All of the concerts performed during the festival (except the Soós–Haags duo’s and the last one) included works by composer Benjamin Yusupov, in residence in Gstaad. Yusupov was born in the USSR, where he studied music (composition, piano, conducting) but has been living in Israel for two decades. Did Yusupov wish to get rid of the formalism that was fashionable when he was a student, or did his host country’s cosmopolite aspect influence him? In any case, Yusupov’s music swings between a very structured writing that emphasizes the instrumentalists and a neoclassic musical language in which Asian-style melismas are forced into the Western tonal system. The work performed by the Beraia duo is a cycle entitled Cultures from the Past, which follows the Silk Road and is conceived for four hands, each piece representing a stage of the journey. The Persia section was appealing, with is sonic investigation centered around the piano’s harp. The next two stages, played by the Bizjak (India) and Gerzenberg (Mongolia-Istanbul) duos were much less convincing. They comprise somewhat Eastern melodies coated in tonal and equal-tempered harmony.

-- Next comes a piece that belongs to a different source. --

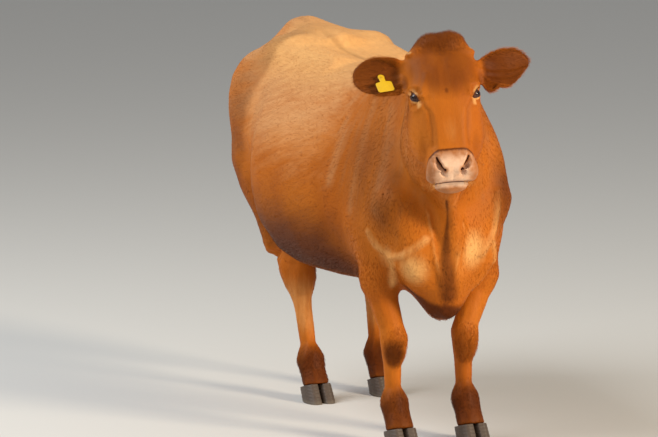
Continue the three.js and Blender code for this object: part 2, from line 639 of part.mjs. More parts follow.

On February 7, the Camerata Europeana also performed Yusupov’s Gabriel for orchestra. The work highlights in turn each section of the orchestra and reveals, despite a lack of inspiration, a strong mastery of orchestration.
Each one of the editions of the Sommets Musicaux festival awards two prizes sponsored by the festival’s patrons. The Prix de la Fondation Scientia et Arte, which includes a CD recording contract with an orchestra (Stuttgart Philharmonic Orchestra, on the Onyx label) was awarded to the Bizjak duo. The Prix André Hoffmann (5,000 Swiss francs or $5,750) goes to the best interpretation of the residency composer’s works and was awarded to the Ping and Ting duo (Lok Ping Chau and Lok Ting Chau) from Hong Kong.